Astronaut Chris Ferguson, STS-135 commander, is pictured at the commander's station on the forward flight deck of the space shuttle Atlantis during the STS-135 mission's third day in space
The last astronaut to command the space shuttle is retiring from NASA, the space agency announced today (Dec. 5).
Astronaut Chris Ferguson, who commanded the final mission of NASA's 30-year space shuttle program in July, will retire from the space agency on Friday (Dec. 9).
According to NASA, Ferguson is leaving to accept a new job in the private sector.
"A tough decision to leave folks, but good things await... and I get to stay in the business," Ferguson wrote on Twitter soon after his pending departure was announced today.

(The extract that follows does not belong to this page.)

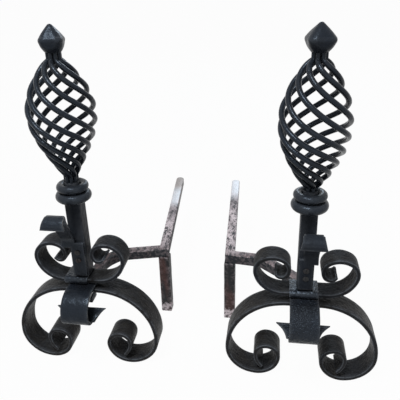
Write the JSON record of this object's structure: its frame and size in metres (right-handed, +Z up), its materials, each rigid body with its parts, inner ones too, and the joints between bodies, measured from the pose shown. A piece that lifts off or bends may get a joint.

Neither NASA nor Ferguson revealed where he would be working next.
"Chris has been a true leader at NASA, not just as a commander of the space shuttle, but also as an exemplary civil servant, a distinguished Navy officer and a good friend," NASA Administrator Charles Bolden said in a statement. "I am confident he will succeed in his next career as he brings his skill and talents to new endeavors." [Photos: NASA's Last Shuttle Mission in Pictures]
An astronaut since 1998, Ferguson first flew in space as the pilot of shuttle Atlantis on the STS-115 mission in 2006. During the flight, he and his crewmates delivered portions of the International Space Station's backbone to extend the outpost's truss structure.
Ferguson next commanded shuttle Endeavour in 2008. During that STS-126 mission, Ferguson and his crew delivered water recycling and habitation hardware to the station, and dropped off a new long-term resident for the orbiting laboratory, bringing home the astronaut she replaced.
His third and last flight to space was also the final mission for the space shuttle program. During the 13-day STS-135 mission, Ferguson and his crew delivered approximately 10,000 pounds of supplies and spare parts to the space station to help outfit it for the post-space shuttle era.
In total, Ferguson logged 40 days, 10 hours and four minutes in space.
On the ground, Ferguson served as a spacecraft communicator, or capcom, in Mission Control, and from November 2009 to September 2010, was deputy chief of the Astronaut Office at the Johnson Space Center in Houston.
"Chris has been a great friend, a tremendous professional and an invaluable asset to the NASA team and the astronaut office," Peggy Whitson, chief of the Astronaut Office, said. "His exceptional leadership helped ensure a perfect final flight of the space shuttle, a fitting tribute to the thousands who made the program possible."
In addition to his formal roles in the Astronaut Office, Ferguson also played the drums in the all-astronaut band "Max Q."
Since landing shuttle Atlantis on July 21, Ferguson and his STS-135 crewmates completed a tour of NASA facilities and public venues to share their mission stories and express their thanks to those who helped make the mission — and the shuttle program — a success. Their tour ended last month with a visit to the White House and then a photo shoot with the crew of the first shuttle mission.
"We're done," Ferguson told the Houston Chronicle in early November. "Everyone goes their separate ways right now. From the crew office standpoint, the shuttle program is over."
Ferguson’s departure from NASA follows a number of his fellow shuttle astronauts who have left over the past few months, including Steven Lindsey and Mark Kelly, who commanded the final flights of shuttles Discovery and Endeavour, respectively.
To compensate for these departures and to meet the needs of the International Space Station and other post-shuttle space exploration programs, NASA began recruiting for a new class of astronaut candidates on Nov. 15. The space agency expects to hire between nine and 15 new trainees by March 2013.
These astronauts will continue to ride to the space station aboard Russian Soyuz spacecraft, until a commercial American vehicle is ready to fly them. The new astronaut class could also be among the first people to fly on NASA's planned missions to an asteroid in 2025 and to Mars in the mid 2030s.